The Bishop said for him to take a sabbatical and go off far away and think about it. He asked me if I liked the mountains and I said I loved the mountains. Now, a mountain to me was a place called Red Dirt which is a state preserve south of Natchitoches. If you are at the lookout place there, you can see for miles around. I thought it was a mountain, really.
He said he would go to Denver to think and he did. We talked on the phone every night and wrote volumes of letters which are in a box out in our barn. It was apparent that we would end up together and we decided to wait until mid-term so Melyssa could finish part of her school year. In November when I got my phone bill, it was about $2000 which was an unbelievable sum in those days. Instead of waiting and getting another bank breaker phone bill, I went to my parents and told them I was moving to Denver to be with him.
Keep in mind that my parents had never laid eyes on Bill and I was taking their only grandchildren at that time halfway across the country. My mind was made up and I resigned from my job and hired the movers to fetch my things. He lived downtown in an apartment and found the children and me a house in a suburb not too far away. After about two weeks with those living arrangements, we got a marriage license and saw a judge who married us between court cases. We had to run back and pick up Heath from kindergarten and the three of us went on our honeymoon to IHOP. He let his apartment go and moved to the house.

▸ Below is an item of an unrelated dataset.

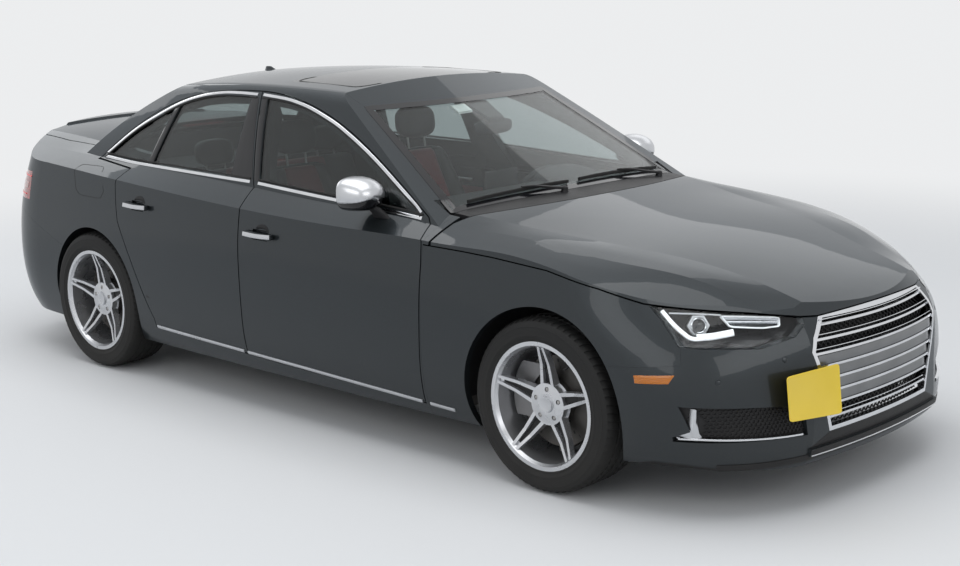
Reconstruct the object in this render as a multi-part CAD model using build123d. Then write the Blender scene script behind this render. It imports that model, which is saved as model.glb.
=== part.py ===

Also, I learned that I didn't like the mountains and wanted back on flat land. Once there, he took me up to Lookout Mountain with kids in tow and with a picnic lunch. He went up the backside which was switchbacks and steep. I thought in the mountains there would be a rail or something to keep you from falling off the road, but there wasn't. If you looked down, you would see pieces of metal. Probably where cars had crashed down the mountain. Right then and there, I realized what I thought was a mountain wasn't even a bump in the road. Mountains are nice to look at, but not something I wanted to live in. I was terrified of them. Heights and I don't do well together.
While we lived in Denver, Bill was a manager of a McDonald's working for Copus Corporation. We got to come home our second Christmas out there and my dad and youngest brother came out for a visit the next summer. My brother lost a finger while I was gone from home and there wasn't money for me to come home. When Bill's dad called to see if we wanted to come home and take over the farm, we jumped at the chance to get back home. Our farming lasted about three or four days and it was apparent that you couldn't have two farmers on one farm.
I got a job teaching since I had earned my certification in Denver and Bill went back to school for a year and a half to get his teacher's license. We are both retired educators. He raised the children as his own and although Melyssa remembers her dad, Heath doesn't. They were so young when he got killed so that is why they don't have a good memory of him.
Bill is one of the kindest and nicest persons anyone would ever want to meet. He is an only child, but isn't a selfish one. He has always given freely not only with is money, but also with his time. He is the one who taught the kids how to cook and even had Heath breaking eggs with one hand when he was only five. I remember the two of them cooked veal pinwheels as Heath's first cooking of a meal.
I think I made a wise decision and my family loves Bill. He is such a fair person, he is wise, and has been a fantastic grandfather and now a great-grandfather. Funny how I would probably have killed my children if they had up and done something like I did, but I have no regrets. I hope he doesn't either.